En una sociedad como la nuestra, que se predica justa, igualitaria y hasta opulenta, el consumo reemplaza a cualquier pretexto ético o religioso y aun adopta el disfraz de los valores que la sostienen: la colaboración, por ejemplo, entre unas clases, que debieran luchar continuamente, en vez de compartir un menú tarifado, champán barato y dulces de marca blanda, en absurdas comidas de empresa y otros saraos al uso, donde todos son buenos y fraternales, incluido el cabrón del jefe, que aparca los despidos hasta después de Reyes… ¡Es Navidad! Y, pues falsa es su prédica, no debiera extrañarnos el enorme despliegue de hipocresía que trae en el magín.

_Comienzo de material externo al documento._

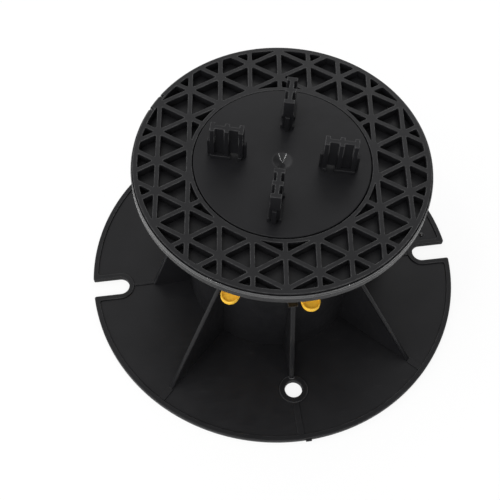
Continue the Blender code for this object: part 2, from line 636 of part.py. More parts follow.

Habría que negarse a entrar en este juego. Para perpetuarlo, hoy se habla de Fiestas de Invierno, como alternativa laica a la Navidad cristiana, que, tal están las cosas, se reduce a una anécdota. Sin embargo, no es fácil sustraerse a las mil trampas con que juega el sistema. Así, las escuálidas vacaciones que, a cuenta de las veraniegas, disfruta mucha gente en estos días, propician el encuentro familiar y ya me dirás qué padre, madre, abuelo, abuela y demás deudos les dice a sus cachorros que no vengan a dar por el culo. Y, si vienen con niños chicos, cómo no regalarles alguna fruslería… Etcétera y etcétera y etcétera: Vuelve a casa, vuelve por Navidad…, eso dice la letra de una conocida canción publicitaria.
Menos mal que pasaron. Se fueron estos días, como barridos por el calendario. Los pequeños regresaron a la escuela. Los niñatos, obligados a madrugar, se acuestan más temprano. Y la gente, al trabajo, que ya iba siendo hora.
La de hoy, sí, señores, va a ser una noche de paz.